Rather, our sense of unease stems from anthropological inclinations. Delving deeply into debates – as when delving into ethnographic realities of particular places when doing anthropological research – makes one realize the numerous shades of grey that can never be understood fully nor represented adequately. This is again inevitable, but the difference that anthropological engagement makes is to try and appreciate the lived reality of particular ‘communities’. In analysing the great conservation debate, it is clear that the lived reality of the conservation community is a tense and pressurized one, imbued with a great sense of crisis and responsibility.
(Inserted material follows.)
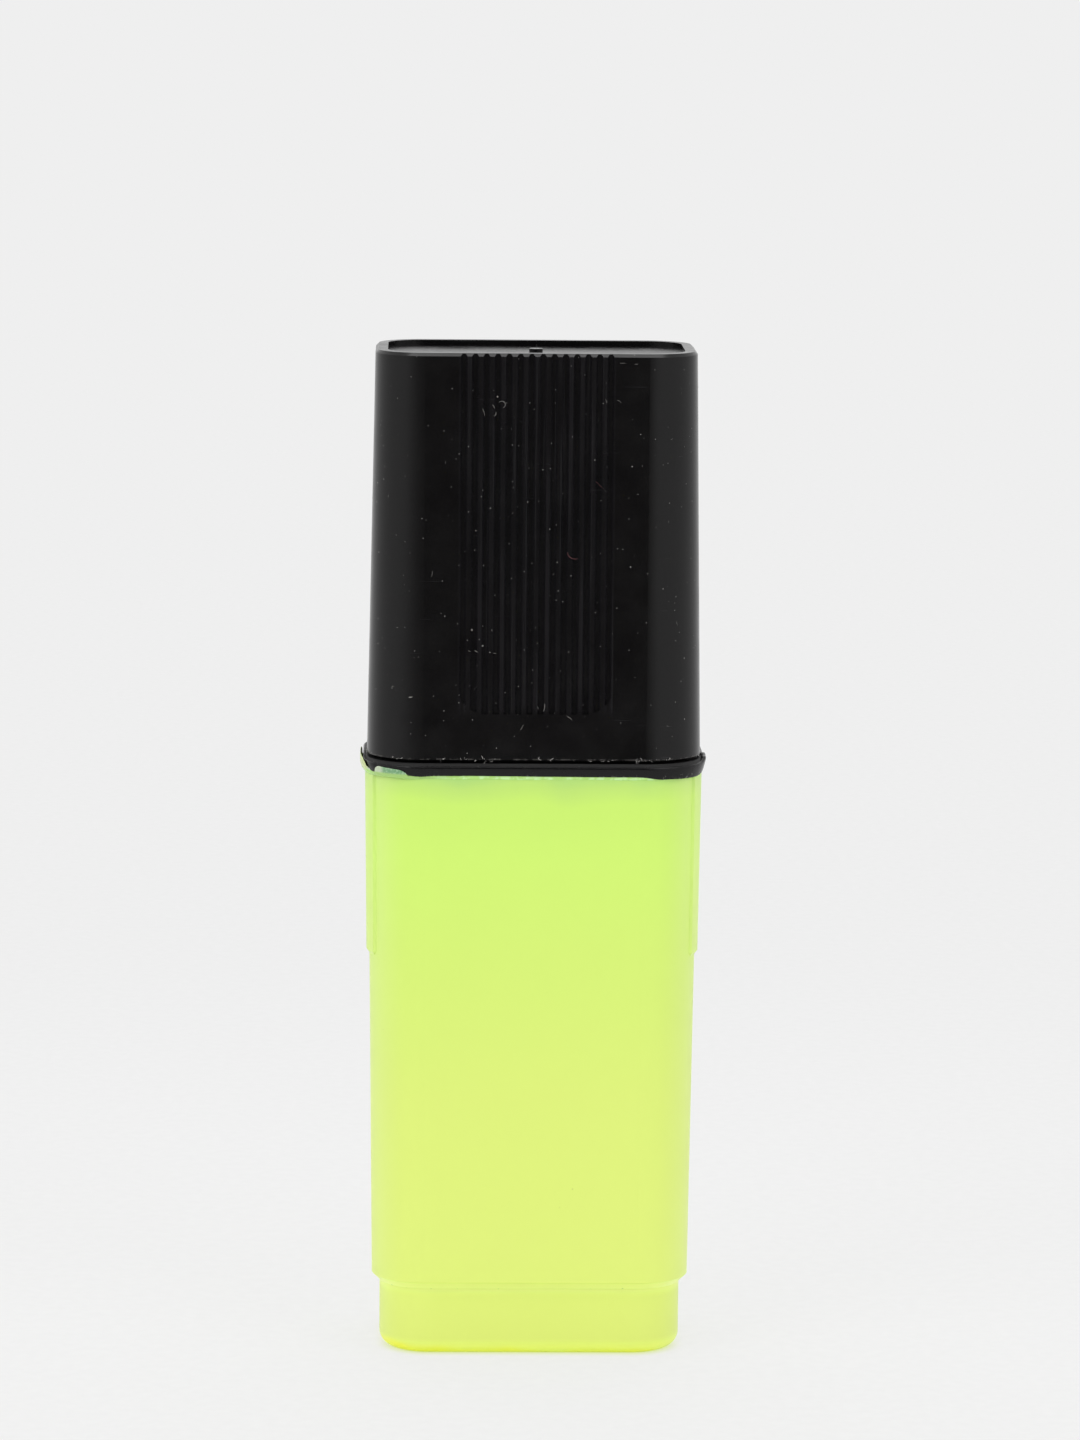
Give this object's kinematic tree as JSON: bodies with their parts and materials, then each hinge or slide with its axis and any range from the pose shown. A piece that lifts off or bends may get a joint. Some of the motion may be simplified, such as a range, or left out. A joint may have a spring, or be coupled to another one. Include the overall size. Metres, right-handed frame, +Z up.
{
  "type": "highlighter",
  "caption": "Flat-bodied highlighter: fluorescent barrel on a stepped foot, black collar, and a ribbed slip-on cap over a chisel nib.",
  "frame": {"origin": "middle of the foot's flat underside", "axes": "+Z up from the foot to the top of the cap, X along the wide side, Y through the thickness, front facing -Y"},
  "size_m": [0.0276, 0.0166, 0.082],
  "materials": {
    "fluorescent_plastic": "even satin, fluorescent yellow-green",
    "black_plastic": "satin",
    "ink_fibre": "soaked fibre",
    "wrapping_film": "clear film",
    "nib_fibre": "pressed fibre, soaked with ink",
    "seal_plastic": "soft, translucent white"
  },
  "bodies": {
    "barrel": {"barrel": "fluorescent_plastic", "end_plug": "fluorescent_plastic", "front_section": "black_plastic", "nib": "nib_fibre", "reservoir_core": "ink_fibre", "reservoir_film": "wrapping_film"},
    "cap": {"cap": "black_plastic", "inner_cap": "seal_plastic"}
  },
  "joints": [
    {"name": "cap_pull", "type": "slide", "parent": "barrel", "child": "cap", "axis": [0, 0, 1], "range_m": [0, 0.045]}
  ]
}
This lived reality is reflected in the numerous contributions to and reflections on the debate, more of which will be presented in ensuing chapters. While cutting corners in order to deal with complexities and nuances, we hope that this chapter has nevertheless been able to convey a sense of this lived reality. This is important, we believe, because it might help to find ways to move forward across differences. In chapter four, we will come back to this point.

Our more grounded goal was to distil the main issues at stake in these complex debates, which we argue revolve around two main axes: the human–nature dichotomy and the ecological merits or perils of contemporary capitalism. Both issues are not straightforward, and there can be no straightforward, black-and-white arguments for or against them. Indeed, there is a distinct danger in presenting them this way, as it does not correspond to empirical reality and the nuances of the debate. We therefore need to do justice to the potentially radical natures of these alternative proposals by discussing them in more depth to show in greater detail how and why they are radical and important, yet contain several untenable contradictions.